If the feedback makes you see something you didn’t realize before in your writing and it makes you slap your head and say, “Why didn’t I think of that?” then incorporate those changes. Don’t ever change something just because a contest judge told you so.

Diane Gaston
12 years ago

About Kathy’s talk, Janet, I came in a bit late so I don’t know if Kathy discussed Emma’s cuts in characters, but she did point out how Emma used Margaret to give Edward some personality. She saw Austen as weak in showing us why Elinor fell in love with Edward. She thought Emma Thompson used the minor characters to provide “feel good” moments in the film, while in the book Austen used them often for satire.

Diane Gaston
12 years ago

Jane Austen, I did cry when Kathy showed the clip of the Black Moment. What a wonderful acting job Emma Thompson did!

I think it is thrilling to think that a book can resonate with a person as strongly as that book did with you. Bravo! Fiction can be so powerful.

Louisa Cornell
12 years ago

What great words of wisdom! I would love to have attended her presentation.
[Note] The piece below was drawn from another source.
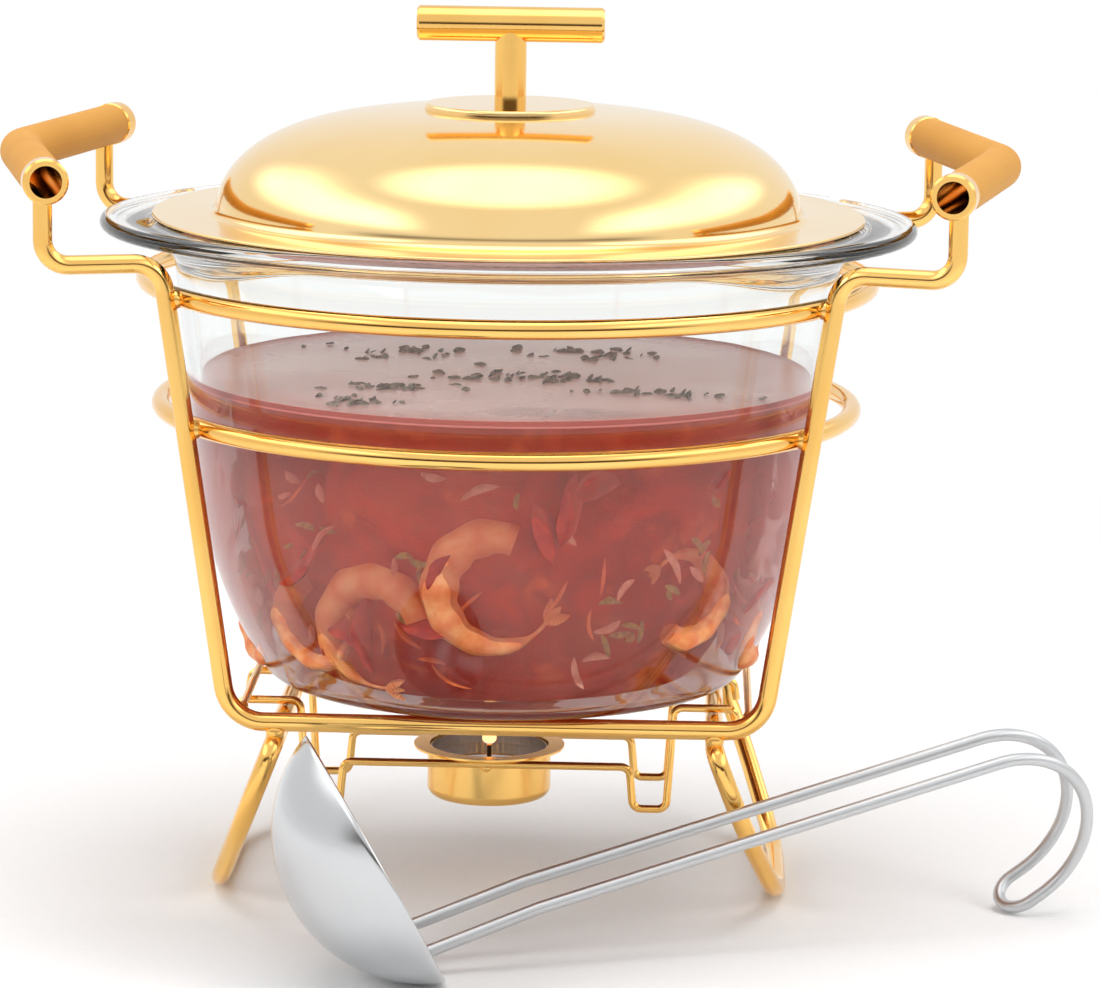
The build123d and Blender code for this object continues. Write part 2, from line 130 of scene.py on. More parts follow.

I do love Emma Thompson’s S&S ! I’ve always been fascinated with the permutations we go through to figure out where to begin a book. It seems so simply, but there really is a wrong place and right place for a story to begin so that you immerse the reader in it right away. Sometimes it is devilish hard to see!

Janet Mullany
12 years ago

Trying to remember Kathy Seidel’s definition(s) of the BBM and the Ritual Death–I thought they were two separate things: the Ritual Death is a sort of holding period after the BBM when it seems that things are still unresolved. It’s a return to the real world but as a changed person. In Elinor’s case, this would be when she’s back at the cottage but before Edward returns.

Altho I found it very moving when Elinor broke down in this version of S&S I loved the old BBC one where everyone bursts into laughter at his announcement that his brother married Miss Steele.